At the end of Simon Owen’s recent piece on finding a profitable model for genre ezines, he made a point of ending with the number of dead markets listed on Ralan.com. That number of 649 has since moved up to 650.
A bug started buzzing in my head. His article was specifically about online markets, but that number actually combines print and online markets. A quick bit of research identified 269 print markets and 320 online markets. The remaining 61 didn’t contain enough information to tell.
Ok, 320 dead online markets. It’s a big number, but it in no way demonstrates that the online magazines have cornered the market on failure. Still, I wanted to get a better understanding of what had gone wrong with these online markets, so I looked at pay rates. A stunning 157 (nearly half) of these markets paid $10 or less per story. That’s just wrong on so many levels. What were they thinking? Let me spell this out more clearly:
IF YOU ARE GOING TO START ANY KIND OF MAGAZINE, PAY YOUR AUTHORS SOMETHING REASONABLE.
The SFWA defines pro-rate as 5 cents or more. It’s an arbitrary baseline and probably long overdue for a change, but it is still something officially recognized in the field. A number of magazines pay in the 2-4 cent range. Not great, but at least they are making an effort.
PAY PER WORD, NOT WITH HOLLOW PROMISES.
I was shocked by the number of markets that stated they wanted to pay on royalties from subscriptions, donations, or shares of the advertising. Let’s be fair here. Tell them exactly how much they’ll be paid (in US dollars, not Monopoly money) before you print the story. If you can’t, think twice before you start your magazine.
Yes, I am aware of a few good zines that fly in the face of what I’m suggesting, but believe me, they are the exception, not the norm. You need to ask yourself, why anyone would sell me a story for that rate when there are other markets that pay better. If you can answer that question with an honest positive for the author, I’d love to hear it.
When I looked at the “failed” online markets, I found three zines that occasionally paid pro rates and only ten that would qualify as pro-markets. The ten were: Dark Matter, Feral Fiction, Future Orbits, Getting It (erotic), Infinite Edge, Lenox Ave, SciFiction, Suck, Trabuco Road and Would that it Were (historical/ghost). These publications paid their authors well, but couldn’t, or decided not to, make a run of it. It seems to me that they represent a good group of people to ask about the potential pitfalls.
I know… Learning from the mistakes of others is simply crazy talk. But maybe I’ll do it anyway.

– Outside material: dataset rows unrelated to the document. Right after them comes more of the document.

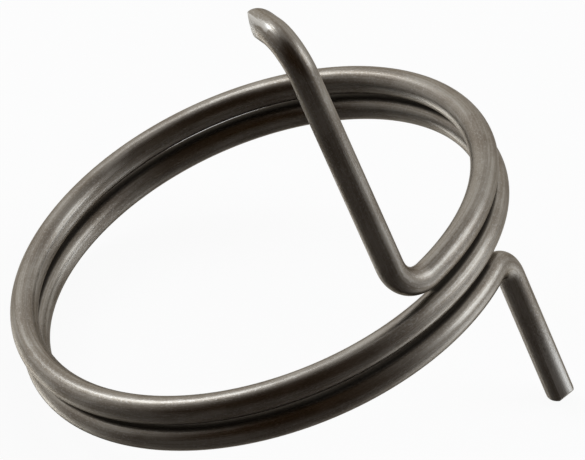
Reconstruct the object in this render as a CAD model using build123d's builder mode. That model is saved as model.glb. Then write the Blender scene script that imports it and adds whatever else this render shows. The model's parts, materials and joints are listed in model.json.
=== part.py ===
"""Torsion spring: one round steel wire, wound left-hand through about two turns.

Both legs stand along the coil's axis, the short one down from the bottom turn and the long one up from the top
turn. The long leg ends in a small hook that turns in over the coil. Both ends are sheared. The spring lies as it
rests on a table, on the short leg's end and on the far side of the bottom turn. Millimetres and degrees, +Z up.
"""

import os
from math import cos, radians, sin

from build123d import *

# The wire, and how it is wound.
wire_diameter = 2.0
coil_inner_diameter = 32.8
coil_turn_angle = 740
turn_gap = 0.38

# Short leg, bent down at the end of the bottom turn.
short_leg_bend_inside_radius = 1.1
short_leg_bend_angle = 90
short_leg_straight = 10.65
short_leg_outward_lean = 2

# Long leg, bent up at the end of the top turn.
long_leg_bend_inside_radius = 1.6
long_leg_bend_angle = 90
long_leg_straight = 16
long_leg_inward_lean = 4

# Hook at the top of the long leg. It swings back over the turn that it comes from.
hook_bend_inside_radius = 1.7
hook_bend_angle = 90
hook_straight = 1.75
hook_swing = 20

# Sheared ends. The blades leave each end face out of square, with a small bevel beside it.
# Each side is turned about the wire from the inside of the last bend. An end is longest on its slant side.
end_edge_radius = 0.2
short_end_slant = 8
short_end_slant_side = -60
short_end_bevel_depth = 0.3
short_end_bevel_length = 0.3
short_end_bevel_side = -60
hook_end_slant = 40
hook_end_slant_side = 150
hook_end_bevel_depth = 0.3
hook_end_bevel_length = 0.6
hook_end_bevel_side = 90

# Angle of each of the short arcs that the coil's path is drawn with.
coil_arc_angle = 20

# Worked out from the sizes above.
wire_radius = wire_diameter / 2
coil_radius = coil_inner_diameter / 2 + wire_radius
coil_pitch = wire_diameter + turn_gap
coil_rise = coil_pitch * coil_turn_angle / 360
coil_path_arcs = round(coil_turn_angle / coil_arc_angle)
blade_size = 4 * wire_diameter
up = Vector(0, 0, 1)

# Steps of the search for the resting position.
halvings = 40
settling_rounds = 6


def outward(point):
    """Level direction from the coil's axis out to a point of the wire."""
    return Vector(point.X, point.Y, 0).normalized()


def bend_plane(corner, along, towards):
    """Plane of a bend: the wire reaches its origin along X and is bent towards Y."""
    return Plane(origin=corner, x_dir=along, z_dir=along.cross(towards))


def leaning(direction, lean_to, lean):
    """Direction leaned a few degrees to one side."""
    return direction * cos(radians(lean)) + lean_to * sin(radians(lean))


# Centreline of the coil. It climbs from the short leg at (coil_radius, 0, 0) to the long leg.
with BuildLine() as coil_line:
    coil_helix = Helix(coil_pitch, coil_rise, coil_radius, lefthand=True)

# The same line as short arcs, each running smoothly into the next, so that the wire's surface is made of true rings.
coil_end_along = coil_helix % 0
with BuildLine() as coil_path_line:
    for arc in range(coil_path_arcs):
        coil_arc = TangentArc(
            coil_helix @ (arc / coil_path_arcs),
            coil_helix @ ((arc + 1) / coil_path_arcs),
            tangent=coil_end_along,
        )
        coil_end_along = coil_arc % 1

# Centreline of the short leg, from the coil out to past its end. The length past the end is sheared off.
short_leg_root = coil_helix @ 0
short_leg_plane = bend_plane(
    short_leg_root,
    (coil_helix % 0) * -1,
    leaning(up * -1, outward(short_leg_root), short_leg_outward_lean),
)
with BuildLine(short_leg_plane) as short_leg_line:
    short_bend = JernArc((0, 0), (1, 0), short_leg_bend_inside_radius + wire_radius, short_leg_bend_angle)
    short_run = PolarLine(short_bend @ 1, short_leg_straight + wire_radius, direction=short_bend % 1)
short_tip = short_run @ 0 + (short_run % 0) * short_leg_straight

# Centreline of the long leg, from the coil up to the hook.
long_leg_root = coil_helix @ 1
long_leg_plane = bend_plane(
    long_leg_root,
    coil_end_along,
    leaning(up, outward(long_leg_root) * -1, long_leg_inward_lean),
)
with BuildLine(long_leg_plane) as long_leg_line:
    long_bend = JernArc((0, 0), (1, 0), long_leg_bend_inside_radius + wire_radius, long_leg_bend_angle)
    long_run = PolarLine(long_bend @ 1, long_leg_straight, direction=long_bend % 1)

# Centreline of the hook.
hook_root = long_run @ 1
hook_side = (outward(long_leg_root) * -1).rotate(Axis((0, 0, 0), long_run % 1), -hook_swing)
hook_plane = bend_plane(hook_root, long_run % 1, hook_side)
with BuildLine(hook_plane) as hook_line:
    hook_bend = JernArc((0, 0), (1, 0), hook_bend_inside_radius + wire_radius, hook_bend_angle)
    hook_run = PolarLine(hook_bend @ 1, hook_straight + wire_radius, direction=hook_bend % 1)
hook_tip = hook_run @ 0 + (hook_run % 0) * hook_straight


def side_of(run, plane, turn):
    """Direction square to a run, turned about it from the inside of the bend before it."""
    return plane.z_dir.cross(run % 0).rotate(Axis((0, 0, 0), run % 0), turn)


def sheared(point, facing):
    """Takes away everything past a flat cut through a point."""
    with BuildSketch(Plane(origin=point, z_dir=facing)) as blade:
        Rectangle(blade_size, blade_size)
    extrude(blade.sketch, amount=blade_size, mode=Mode.SUBTRACT)


def cut_end(tip, along, slant, slant_side, bevel_depth, bevel_length, bevel_side):
    """Shears an end of the wire out of square, rounds its edge and bevels one side of it."""
    sheared(tip, leaning(along, slant_side * -1, slant))
    end_face = faces().sort_by_distance(tip)[0]
    fillet(end_face.edges(), end_edge_radius)
    bevel_edge = tip + bevel_side * (wire_radius - bevel_depth)
    sheared(bevel_edge, bevel_side * bevel_length + along * bevel_depth)


# Centreline of the whole wire, from past the short leg's end to past the hook's.
wire_path = Wire(
    [short_run, short_bend, *coil_path_line.edges(), long_bend, long_run, hook_bend, hook_run]
)

# The wire, standing on the coil's own axis.
with BuildPart() as wound_wire:
    with BuildSketch(Plane(origin=wire_path @ 0, z_dir=wire_path % 0)):
        Circle(wire_radius)
    sweep(path=wire_path)
    cut_end(
        short_tip,
        short_run % 0,
        short_end_slant,
        side_of(short_run, short_leg_plane, short_end_slant_side),
        short_end_bevel_depth,
        short_end_bevel_length,
        side_of(short_run, short_leg_plane, short_end_bevel_side),
    )
    cut_end(
        hook_tip,
        hook_run % 0,
        hook_end_slant,
        side_of(hook_run, hook_plane, hook_end_slant_side),
        hook_end_bevel_depth,
        hook_end_bevel_length,
        side_of(hook_run, hook_plane, hook_end_bevel_side),
    )

balance_point = wound_wire.part.center(CenterOf.MASS)


def foot_on(table_normal):
    """Where a centreline would end that met the table as the rounded edge of the short leg's end does."""
    along = short_run % 0
    lowest_side = (along * table_normal.dot(along) - table_normal).normalized()
    edge_centre = short_tip - along * end_edge_radius + lowest_side * (wire_radius - end_edge_radius)
    return edge_centre + table_normal * (wire_radius - end_edge_radius)


def table_under(foot, rim_share):
    """Upward normal of the table that touches the foot and the coil at a share of its length."""
    normal = (foot - coil_helix @ rim_share).cross(coil_helix % rim_share).normalized()
    return normal if normal.Z > 0 else normal * -1


def tipping(foot, rim_share):
    """Moment of the weight about the line from the coil's touching point to the foot."""
    reach = foot - coil_helix @ rim_share
    return (balance_point - coil_helix @ rim_share).dot(table_under(foot, rim_share).cross(reach))


def rim_in_balance(foot):
    """Share of the coil's length at which it touches the table when nothing tips it."""
    near, far = 90 / coil_turn_angle, 270 / coil_turn_angle
    near_sign = tipping(foot, near) > 0
    for _ in range(halvings):
        middle = (near + far) / 2
        if (tipping(foot, middle) > 0) == near_sign:
            near = middle
        else:
            far = middle
    return (near + far) / 2


# Table that the spring comes to rest on. Its X axis runs from the coil's touching point to the foot.
table_normal = up
for _ in range(settling_rounds):
    foot = foot_on(table_normal)
    rim_share = rim_in_balance(foot)
    table_normal = table_under(foot, rim_share)
rim = coil_helix @ rim_share
table = Plane(origin=rim - table_normal * wire_radius, x_dir=foot - rim, z_dir=table_normal)
resting_wire = table.to_local_coords(wound_wire.part)
footprint = resting_wire.bounding_box()

# The finished spring, resting on Z = 0 with the middle of its footprint at the origin.
with BuildPart(Plane((-footprint.center().X, -footprint.center().Y, -footprint.min.Z))) as spring_wire:
    add(resting_wire)
spring_wire.part.label = "spring_wire"

os.makedirs("parts", exist_ok=True)
export_step(spring_wire.part, "parts/spring_wire.step")
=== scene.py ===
import json
from math import cos, pi, radians, sin

import bpy
import numpy as np
from mathutils import Matrix, Vector


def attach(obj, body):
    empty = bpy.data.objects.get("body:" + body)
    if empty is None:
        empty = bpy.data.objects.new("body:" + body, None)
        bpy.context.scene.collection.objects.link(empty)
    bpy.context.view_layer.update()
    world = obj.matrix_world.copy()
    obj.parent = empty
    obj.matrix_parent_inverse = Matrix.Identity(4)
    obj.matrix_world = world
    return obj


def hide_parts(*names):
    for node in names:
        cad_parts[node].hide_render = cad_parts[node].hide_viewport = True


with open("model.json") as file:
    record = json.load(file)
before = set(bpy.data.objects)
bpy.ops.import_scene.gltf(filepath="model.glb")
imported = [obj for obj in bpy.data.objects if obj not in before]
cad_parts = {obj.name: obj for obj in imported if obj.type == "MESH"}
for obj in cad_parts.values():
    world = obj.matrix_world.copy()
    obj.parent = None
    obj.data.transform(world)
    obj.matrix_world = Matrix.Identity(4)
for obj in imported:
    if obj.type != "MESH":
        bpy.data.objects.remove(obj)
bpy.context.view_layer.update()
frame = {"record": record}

# Camera of the photograph: its place in metres, and its directions to the right and up.
camera_place = (0.052522, -0.293478, 0.256764)
camera_right = Vector((0.981477, 0.190838, 0.016779))
camera_up = Vector((-0.134174, 0.622201, 0.771281))

# Picture and lens, in pixels, with the sensor's width in millimetres and the range of sight in metres.
picture_width = 585
picture_height = 460
focal_pixels = 5500
sensor_width = 36
nearest_seen = 0.01
farthest_seen = 10

scene = bpy.context.scene
camera_data = bpy.data.cameras.new("photo_camera")
camera = bpy.data.objects.new("photo_camera", camera_data)
scene.collection.objects.link(camera)
camera_back = camera_right.cross(camera_up).normalized()
camera_up = camera_back.cross(camera_right).normalized()
camera_right = camera_up.cross(camera_back)
camera_turn = Matrix((camera_right, camera_up, camera_back)).transposed().to_4x4()
camera.matrix_world = Matrix.Translation(camera_place) @ camera_turn
camera_data.sensor_width = sensor_width
camera_data.lens = focal_pixels / picture_width * sensor_width
camera_data.clip_start = nearest_seen
camera_data.clip_end = farthest_seen
scene.camera = camera
scene.render.resolution_x = picture_width
scene.render.resolution_y = picture_height
scene.view_settings.view_transform = "Standard"

# The wire and its winding, in metres and degrees.
full_turn = 360
wire_radius = 0.001
coil_radius = 0.0174
coil_turn_angle = 740
coil_pitch = 0.00238
coil_rise = coil_pitch * coil_turn_angle / full_turn
short_bend_radius = 0.0021
short_straight = 0.01065
short_outward_lean = 2
long_bend_radius = 0.0026
long_straight = 0.016
long_inward_lean = 4
hook_bend_radius = 0.0027
hook_straight = 0.00175
hook_swing = 20
bend_angle = 90

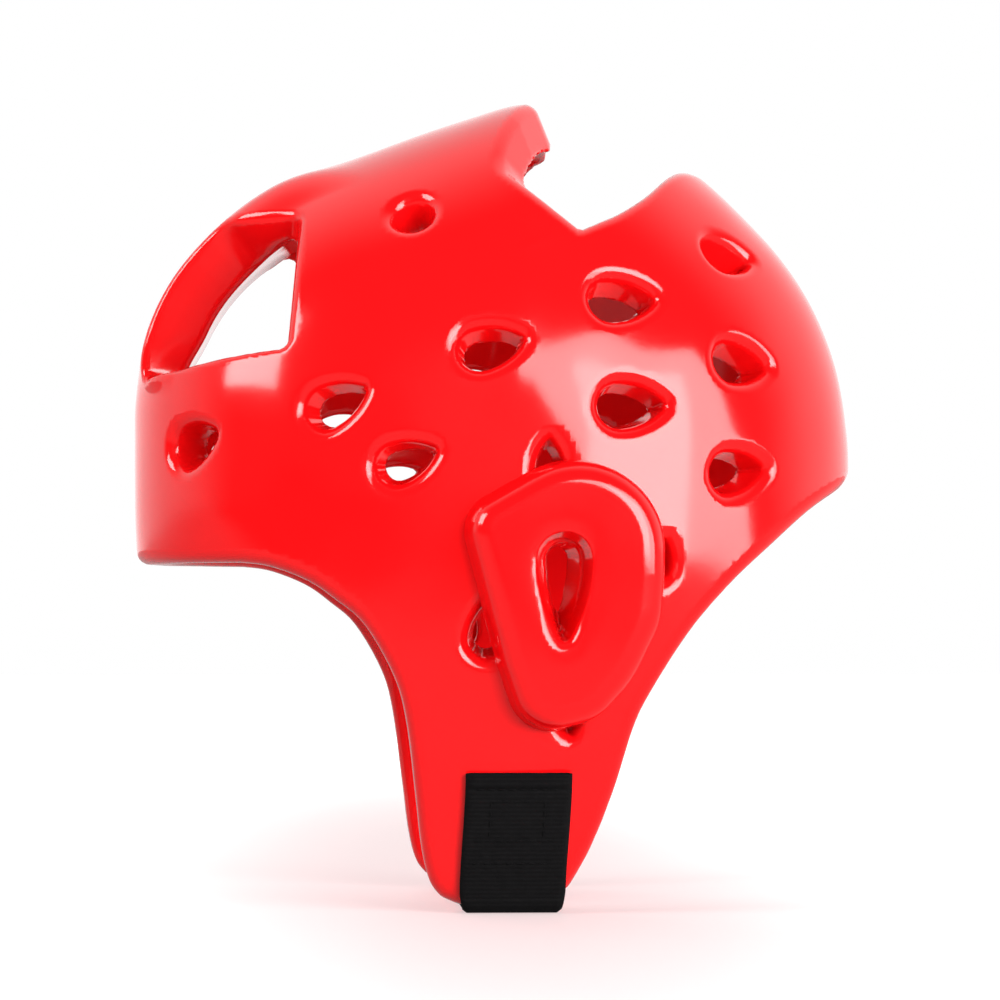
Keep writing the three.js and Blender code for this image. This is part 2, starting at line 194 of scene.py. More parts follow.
# Circles whose hull is the left window from the front, in shares of its width and height from the
# strip's edge and the sill.
WINDOW_CORNERS = [
    {"across": 0.08, "up": 0.045, "radius": 0.08},
    {"across": 1.1, "up": 0.193, "radius": 0.06},
    {"across": 0.78, "up": 0.42, "radius": 0.27},
    {"across": 0.53, "up": 0.848, "radius": 0.115},
    {"across": 0.2, "up": 0.8, "radius": 0.14},
]
# Two places (back, up) of the window's rear edge seen from the side, in millimetres
WINDOW_REAR_LOW = (-72.1, 191.5)
WINDOW_REAR_HIGH = (-68.0, 234.5)
WINDOW_REAR_CORNER = 3.0
# Place inside the head from which the window's sides spread, in shares of half the length
WINDOW_EYE = {"back": -0.1, "up": 0.05}
# Circles whose hull is the pad from the side, in shares of its height from the ear hole's middle
PAD_CORNERS = [
    {"back": -0.215, "up": 0.2, "radius": 0.13},
    {"back": 0.055, "up": 0.14, "radius": 0.315},
    {"back": 0.116, "up": -0.058, "radius": 0.247},
    {"back": 0.083, "up": -0.226, "radius": 0.2},
    {"back": 0.02, "up": -0.3, "radius": 0.2},
    {"back": -0.03, "up": -0.36, "radius": 0.155},
]

# Vents of one side: back as a share of half the length, up of the widest level, tip in degrees.
VENTS = [
    {"back": -0.838, "up": 1.03, "tip": 17, "size": 1},
    {"back": -0.455, "up": 1.112, "tip": 24, "size": 1},
    {"back": -0.266, "up": 0.984, "tip": 20, "size": 0.95},
    {"back": -0.04, "up": 1.236, "tip": 14, "size": 1},
    {"back": 0.32, "up": 1.345, "tip": 8, "size": 1.05},
    {"back": 0.34, "up": 1.108, "tip": 3, "size": 1.05},
    {"back": 0.63, "up": 1.46, "tip": 20, "size": 0.95},
    {"back": 0.652, "up": 1.21, "tip": 2, "size": 1},
    {"back": 0.64, "up": 0.965, "tip": 6, "size": 1},
]
# Vents round the ear hole, in shares of the pad's height from the hole's middle.
EAR_VENTS = [
    {"back": -0.047, "up": 0.455, "tip": 92, "size": 0.7},
    {"back": 0.37, "up": 0.1, "tip": 80, "size": 0.64},
    {"back": 0.022, "up": -0.473, "tip": -80, "size": 0.62},
    {"back": -0.268, "up": -0.153, "tip": 80, "size": 0.9},
]
ROUND_VENT = {"back": -0.243, "up": 1.539, "across": 14.5}

# Low ridge in the left side's skin below the crown opening, in millimetres and degrees
RIDGE = {"back": 10.7, "up": 224.2, "lean": 22, "length": 7.0, "width": 1.9, "rise": 0.32}

# Meshes
SHELL_STEP = 1.85
PAD_STEP = 1.1
PAD_ROOM = np.array([6.0, 7.0, 7.0])   # grid's room round the solid pad's box
RELAX_ROUNDS = 3
RIPPLE = 0.07                  # height of the skin's slow waves, in millimetres
RIPPLE_LENGTH = 60.0
RIPPLE_WAVES = 14

# Chin elastic, in millimetres
STRAP_THICKNESS = 2.4
STRAP_MIDDLE = (STRAP_HIGH[1] + STRAP_LOW[1]) / 2
STRAP_GAP = 0.3                # between the band and the lobes
STRAP_BEND = 2.2               # radius of the bend under a lobe, in thicknesses
STRAP_LEAN = 1.7               # how far its sewn end lies behind its foot
STRAP_LEAN_REACH = 44.0
STRAP_NARROWING = 1.5          # taken off each edge under the lobes
STRAP_NARROWING_START = 40.0   # distance from the sewn end
STRAP_NARROWING_FADE = 12.0
STRAP_EDGE = 0.4               # radius of its edges, in thicknesses
STRAP_SIDE = 0.09              # level of the points on its narrow sides, in thicknesses
STRAP_STEPS = 760              # sections along the band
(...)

Back in August, I announced that Clarkesworld Magazine had become a SFWA qualifying market. At least, that’s what I had been told the committee minutes reflected. Somehow, somewhere along the line, we never became part of the official list. It seems that closing my bookstore confused the committee, suspended the process, and left us sitting in review. I’m sure this could have been resolved with a quick email, but since we were never contacted about it, it took a few months for us to notice that something was wrong. It looks like things may be back on track. The website hasn’t been updated (since August), but the Market Report in the current SFWA Bulletin says:
“Clarkesworld Magazine (http://www.clarkesworld.com/magazine/submissions.html) has qualified as a pro market by SFWA rules. Writers may not submit another story for a period of seven days after receiving a rejection.”
I know some of our authors had been counting on their Clarkesworld stories to help them qualify for SFWA membership, so I’m glad to see this resolved. Thanks go to all the people who had something to do with fixing this!